In many ways, robots.txt files stand out as a legacy from a much earlier time. When was the last time you wrote something for public distribution in a .txt file, anyway? In an age of server-side scripting and content management systems, robots.txt is also one the few public-facing files a systems administrator will actually edit and maintain by hand, manually adding and removing entries in a text editor. A robots.txt file has no changelog in it, but its revision history would be a partial chronicle of a systems administrator’s interactions with how their website is represented by various search engines.You can specify different directives for different bots by specifying a user agent, and well-behaved bots are supposed to look for their own user agents in a robots.txt file and follow the instructions left for them. As for my own, I’m sad to report that I simply let all bots through wherever they roam, as I use a sitemap.tar.gz file which a WordPress plugin generates for me on a regular basis and submits to the major search engines.
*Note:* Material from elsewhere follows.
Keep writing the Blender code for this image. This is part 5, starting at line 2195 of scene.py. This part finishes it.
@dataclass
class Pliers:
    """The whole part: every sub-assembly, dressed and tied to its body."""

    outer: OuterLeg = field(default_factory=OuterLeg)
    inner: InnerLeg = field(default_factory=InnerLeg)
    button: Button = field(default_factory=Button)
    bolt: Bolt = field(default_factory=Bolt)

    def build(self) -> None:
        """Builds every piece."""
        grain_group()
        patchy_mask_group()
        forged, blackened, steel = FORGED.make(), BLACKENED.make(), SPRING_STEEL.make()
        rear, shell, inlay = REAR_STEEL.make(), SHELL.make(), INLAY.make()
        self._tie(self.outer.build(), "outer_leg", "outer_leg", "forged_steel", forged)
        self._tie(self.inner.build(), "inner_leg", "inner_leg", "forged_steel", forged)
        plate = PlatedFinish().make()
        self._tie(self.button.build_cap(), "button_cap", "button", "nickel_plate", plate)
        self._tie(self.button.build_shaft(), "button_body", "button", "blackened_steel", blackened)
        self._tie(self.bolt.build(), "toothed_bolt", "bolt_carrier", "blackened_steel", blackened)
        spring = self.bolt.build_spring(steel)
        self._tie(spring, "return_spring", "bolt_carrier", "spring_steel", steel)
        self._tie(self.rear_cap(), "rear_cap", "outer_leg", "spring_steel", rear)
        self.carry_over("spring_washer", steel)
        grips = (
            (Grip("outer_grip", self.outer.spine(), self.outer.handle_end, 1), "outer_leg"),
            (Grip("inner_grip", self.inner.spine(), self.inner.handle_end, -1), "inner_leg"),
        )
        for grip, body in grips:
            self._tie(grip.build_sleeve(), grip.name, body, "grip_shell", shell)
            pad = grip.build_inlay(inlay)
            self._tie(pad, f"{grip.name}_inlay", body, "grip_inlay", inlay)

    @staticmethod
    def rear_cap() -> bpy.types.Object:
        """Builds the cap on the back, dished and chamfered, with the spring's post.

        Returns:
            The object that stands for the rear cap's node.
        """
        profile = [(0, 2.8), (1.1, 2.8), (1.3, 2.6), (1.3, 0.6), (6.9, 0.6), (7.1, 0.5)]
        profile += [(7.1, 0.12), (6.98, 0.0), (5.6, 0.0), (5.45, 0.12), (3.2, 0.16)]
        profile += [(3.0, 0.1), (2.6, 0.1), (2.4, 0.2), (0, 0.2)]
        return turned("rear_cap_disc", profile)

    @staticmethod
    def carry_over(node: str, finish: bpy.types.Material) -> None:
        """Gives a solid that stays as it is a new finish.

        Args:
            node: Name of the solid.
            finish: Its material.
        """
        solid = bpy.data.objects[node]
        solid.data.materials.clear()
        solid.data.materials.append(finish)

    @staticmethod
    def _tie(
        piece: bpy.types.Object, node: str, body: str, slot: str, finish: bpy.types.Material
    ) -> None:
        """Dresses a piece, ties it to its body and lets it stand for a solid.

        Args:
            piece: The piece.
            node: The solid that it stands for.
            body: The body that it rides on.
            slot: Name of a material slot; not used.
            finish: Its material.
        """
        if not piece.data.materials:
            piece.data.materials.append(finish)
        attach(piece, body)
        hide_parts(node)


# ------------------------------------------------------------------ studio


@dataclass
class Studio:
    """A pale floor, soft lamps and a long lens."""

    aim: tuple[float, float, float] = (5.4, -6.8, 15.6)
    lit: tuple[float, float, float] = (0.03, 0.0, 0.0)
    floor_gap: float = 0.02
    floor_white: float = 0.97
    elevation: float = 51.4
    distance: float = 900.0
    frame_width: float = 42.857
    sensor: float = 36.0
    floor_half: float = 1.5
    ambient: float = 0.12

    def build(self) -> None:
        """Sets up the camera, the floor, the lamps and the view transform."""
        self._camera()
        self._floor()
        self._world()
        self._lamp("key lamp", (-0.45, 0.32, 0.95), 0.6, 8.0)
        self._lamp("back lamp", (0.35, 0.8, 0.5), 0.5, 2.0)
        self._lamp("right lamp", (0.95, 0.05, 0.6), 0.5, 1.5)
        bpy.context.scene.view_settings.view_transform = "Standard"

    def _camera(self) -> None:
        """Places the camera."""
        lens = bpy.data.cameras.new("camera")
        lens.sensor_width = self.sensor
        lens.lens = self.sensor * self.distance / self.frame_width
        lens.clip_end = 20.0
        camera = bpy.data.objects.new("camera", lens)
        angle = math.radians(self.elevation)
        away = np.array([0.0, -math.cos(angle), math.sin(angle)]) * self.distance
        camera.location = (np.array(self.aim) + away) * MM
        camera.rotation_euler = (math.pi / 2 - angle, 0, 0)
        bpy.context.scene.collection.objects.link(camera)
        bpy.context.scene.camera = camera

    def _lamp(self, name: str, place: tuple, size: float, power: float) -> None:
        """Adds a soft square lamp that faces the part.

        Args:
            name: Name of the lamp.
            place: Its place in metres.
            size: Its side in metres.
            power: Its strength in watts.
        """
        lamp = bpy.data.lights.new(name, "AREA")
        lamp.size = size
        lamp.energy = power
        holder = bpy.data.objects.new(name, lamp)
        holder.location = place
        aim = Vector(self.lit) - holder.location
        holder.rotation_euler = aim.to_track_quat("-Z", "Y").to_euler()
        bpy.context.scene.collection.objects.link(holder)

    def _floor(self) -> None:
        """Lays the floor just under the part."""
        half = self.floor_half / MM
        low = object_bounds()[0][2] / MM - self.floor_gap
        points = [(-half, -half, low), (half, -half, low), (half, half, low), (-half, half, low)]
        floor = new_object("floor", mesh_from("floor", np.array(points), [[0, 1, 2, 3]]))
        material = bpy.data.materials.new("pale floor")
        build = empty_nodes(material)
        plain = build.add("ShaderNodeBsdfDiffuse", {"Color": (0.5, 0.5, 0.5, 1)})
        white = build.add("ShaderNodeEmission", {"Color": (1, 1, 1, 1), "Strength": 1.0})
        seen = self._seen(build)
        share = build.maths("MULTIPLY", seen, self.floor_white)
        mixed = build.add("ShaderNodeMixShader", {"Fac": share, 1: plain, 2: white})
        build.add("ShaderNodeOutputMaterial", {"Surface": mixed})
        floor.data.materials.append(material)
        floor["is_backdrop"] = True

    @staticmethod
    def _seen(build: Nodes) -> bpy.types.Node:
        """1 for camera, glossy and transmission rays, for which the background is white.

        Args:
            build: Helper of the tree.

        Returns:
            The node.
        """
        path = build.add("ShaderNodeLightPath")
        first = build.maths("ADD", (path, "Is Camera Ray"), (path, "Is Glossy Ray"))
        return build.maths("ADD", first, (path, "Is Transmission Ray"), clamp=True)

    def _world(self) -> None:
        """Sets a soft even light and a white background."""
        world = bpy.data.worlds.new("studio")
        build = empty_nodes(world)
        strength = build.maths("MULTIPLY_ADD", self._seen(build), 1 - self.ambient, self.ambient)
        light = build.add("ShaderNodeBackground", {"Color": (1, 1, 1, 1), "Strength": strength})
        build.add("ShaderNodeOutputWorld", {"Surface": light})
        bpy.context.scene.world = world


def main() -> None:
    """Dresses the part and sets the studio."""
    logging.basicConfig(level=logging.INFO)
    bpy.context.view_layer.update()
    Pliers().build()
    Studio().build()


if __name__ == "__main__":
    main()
So my robots.txt file just looks like this:

User-agent: *
Allow: /

An interesting thing about contemporary web servers is that file formats no longer really matter as much as they used to. In fact, files don’t even have to exist as we they are typically represented in URLs. When your browser requests the page http://stuartgeiger.com/wordpress/2014/05/robots-txt, there is a directory called “wordpress” on my server, but everything after that is a fiction. There is no directory called 2014, no a subdirectory called 05, and no file called robots-txt that existed on the server before or after you downloaded it. Rather, when WordPress receives a request to download this non-existent file, it intercepts it and interprets it as a request to dynamically generate a new HTML page on the fly. WordPress queries a database for the content of the post, inserts that into a theme, and then has the server send you that HTML page — with linked images, stylesheets, and Javascript files, which often do actually exist as files on a server. The server probably stores the dynamically-generated HTML page in its memory, and sometimes there is caching to pre-generate these pages to make things faster, but other than that, the only time an HTML file of this page ever exists in any persistent form is if you save it to your hard drive. 
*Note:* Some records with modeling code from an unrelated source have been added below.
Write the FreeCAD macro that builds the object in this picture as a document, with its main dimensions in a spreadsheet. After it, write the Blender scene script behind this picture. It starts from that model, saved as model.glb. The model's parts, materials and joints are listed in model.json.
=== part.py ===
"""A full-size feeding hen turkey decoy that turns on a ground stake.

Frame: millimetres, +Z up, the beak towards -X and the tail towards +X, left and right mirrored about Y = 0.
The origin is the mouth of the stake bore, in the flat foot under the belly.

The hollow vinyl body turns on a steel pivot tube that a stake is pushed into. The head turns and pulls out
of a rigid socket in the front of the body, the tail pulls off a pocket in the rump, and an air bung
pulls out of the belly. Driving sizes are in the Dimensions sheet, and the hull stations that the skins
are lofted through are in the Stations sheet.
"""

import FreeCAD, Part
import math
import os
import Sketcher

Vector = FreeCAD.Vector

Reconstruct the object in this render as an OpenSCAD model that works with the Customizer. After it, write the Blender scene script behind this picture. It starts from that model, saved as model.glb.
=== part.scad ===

Yet robots.txt lives on, doing its job well. It doesn’t need any fancy server-side scripting; it does just fine on its own. Still, I kept thinking about what it would be like to have a script dynamically generate a robots.txt file on the fly whenever it is requested. Given that the only time a robots.txt file is usually downloaded is when an automated software agent requests it, there is something strangely poetic about an algorithmically-generated robots.txt file. It is something that would, for the most part, only ever really exist in the fleeting interaction between two automated routines. So of course I had to build one.
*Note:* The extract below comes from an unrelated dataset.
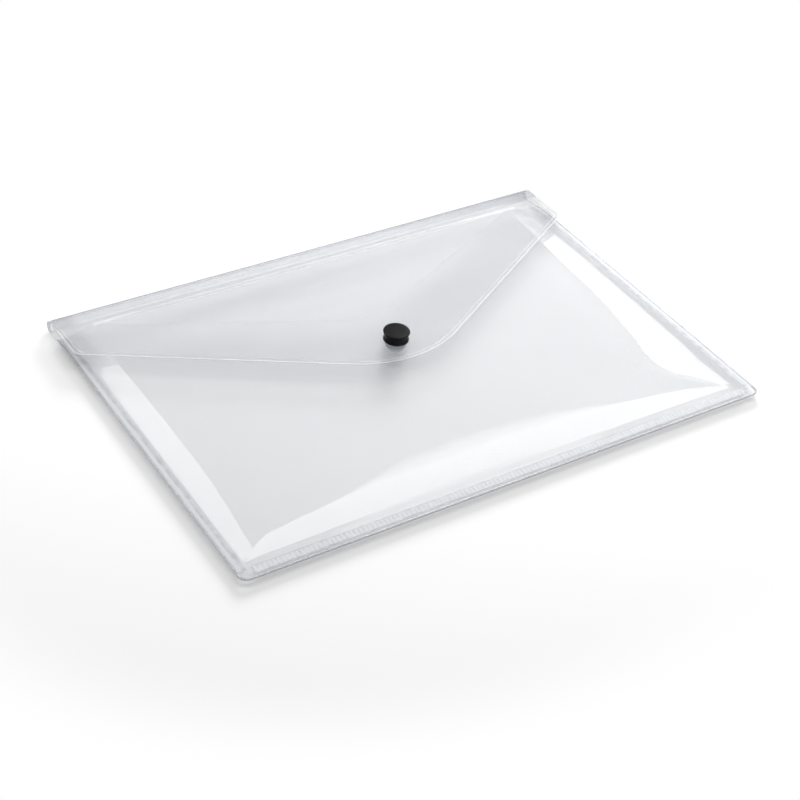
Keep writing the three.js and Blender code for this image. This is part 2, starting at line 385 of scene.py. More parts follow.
def wall_level(x, y):
    """0 on the welds and 1 on the level middle of the pocket. Between them the walls
    curve up from the welds and meet the middle in a crease, a soft one at the bottom.
    The film comes down towards the pocket's two corners."""
    left_wall = along(LEFT_TOP_EDGE, y) - LEFT_FOOT_X
    right_wall = RIGHT_FOOT_X - along(RIGHT_TOP_EDGE, y)
    bottom_wall = along(BOTTOM_TOP_EDGE, x) - BOTTOM_FOOT_Y
    left = (x - LEFT_FOOT_X) / np.maximum(NARROWEST_WALL, left_wall)
    right = (RIGHT_FOOT_X - x) / np.maximum(NARROWEST_WALL, right_wall)
    bottom = (y - BOTTOM_FOOT_Y) / np.maximum(NARROWEST_WALL, bottom_wall)
    softness = 0.01 + BOTTOM_SOFTNESS * smooth(SOFT_TO_X - np.abs(x), 0, SOFT_FADE)
    near_top = np.clip(bottom - 1 + softness, 0, 2 * softness)
    bottom = np.clip(bottom, 0, 1 + softness) - near_top**2 / (4 * softness)
    level = np.clip(bottom, 0, 1) ** BOTTOM_CURVE
    for side in (left, right):
        level = np.minimum(level, np.clip(side, 0, 1) ** SIDE_CURVE)
    corners = ((LEFT_FOOT_X, LEFT_CORNER_REACH), (RIGHT_FOOT_X, RIGHT_CORNER_REACH))
    for corner_x, reach in corners:
        away = np.hypot(x - corner_x, y - BOTTOM_FOOT_Y)
        level = level * np.clip(away / reach, 0, 1) ** CORNER_CURVE
    return level


def wave_room(x, y):
    """1 in the middle of the pocket, falling to 0 at the tops of its walls."""
    inside = np.minimum(x - along(LEFT_TOP_EDGE, y), along(RIGHT_TOP_EDGE, y) - x)
    inside = np.minimum(inside, y - along(BOTTOM_TOP_EDGE, x))
    away = np.hypot(x - RIGHT_FOOT_X, y - BOTTOM_FOOT_Y)
    return smooth(inside, 0, WAVE_FADE) * smooth(away, *CORNER_CALM)


def seam_lift(y):
    """Height of the welds above the table, which comes down to nothing at the fold."""
    return SEAM_LIFT * smooth(fold_y - y, 0, LIFT_FADE)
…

The code required to implement this is trivial. First, I needed to modify how my web server interprets requests, so that whenever a request was made to robots.txt, the server would execute a script called robots.php and send the client the output as robots.txt. Modify the .htaccess file to add:

RewriteEngine On
RewriteBase /
RewriteRule ^robots.txt$ /robots.php

Next, the PHP script itself:

<?php
header('Content-Type:text/plain');
echo "User-agent: *" . "\r\n";
echo "Allow: /" . "\r\n";
?>

Then I realized that this was all a little impersonal, and I could do better since I’m scripting. With PHP, I can easily query the user-agent of the client which is requesting the file, the identifier it sends to the web server. Normally, user agents define the browser that is requesting the page, but bots are supposed to have an identifiable user-agent like “Googlebot” or “Twitterbot” so that you can know them when they come to visit. Instead of granting access to every user agent with the asterisk, I made it so that the user agent of the requesting client is the only one that is directed to have full access.

<?php
header('Content-Type:text/plain');
echo "User-agent:" . $_SERVER['HTTP_USER_AGENT'] . "\r\n";
echo "Allow: /" . "\r\n";
?>

After making sure this worked, I realized that I needed to go out there a little more. If the bots didn’t recognize themselves, then by default, they would still be allowed to crawl the site anyway. robots.txt works on a principle of allow by default. So I needed to add a few more lines which made it so that the robots.txt file the bot downloaded would direct all other bots to not crawl the site, but give full reign to bots with the user agent it sent the server.

<?php
 header('Content-Type:text/plain');
 echo "User-agent: *" . "\r\n";
 echo "Disallow: /" . "\r\n";
 echo "User-agent:" . $_SERVER['HTTP_USER_AGENT'] . "\r\n";
 echo "Allow: /" . "\r\n";
 ?>

This is what you get if you download it in Chrome:

User-agent: *
Disallow: /
User-agent: Mozilla/5.0 (Windows NT 6.3; WOW64) AppleWebKit/537.36 (KHTML, like Gecko) Chrome/34.0.1847.131 Safari/537.36 
Allow: /

The restrictive version is now live, up at http://www.stuartgeiger.com/robots.txt. I’ve also put it up on github, because apparently that’s what cool kids do. I’m looking forward to seeing what will happen. Google’s webmaster tools will notify me if its crawlers can’t index my site, for whatever reason, and I’m curious if Google’s bots will identify themselves to my servers in a way that they will recognize.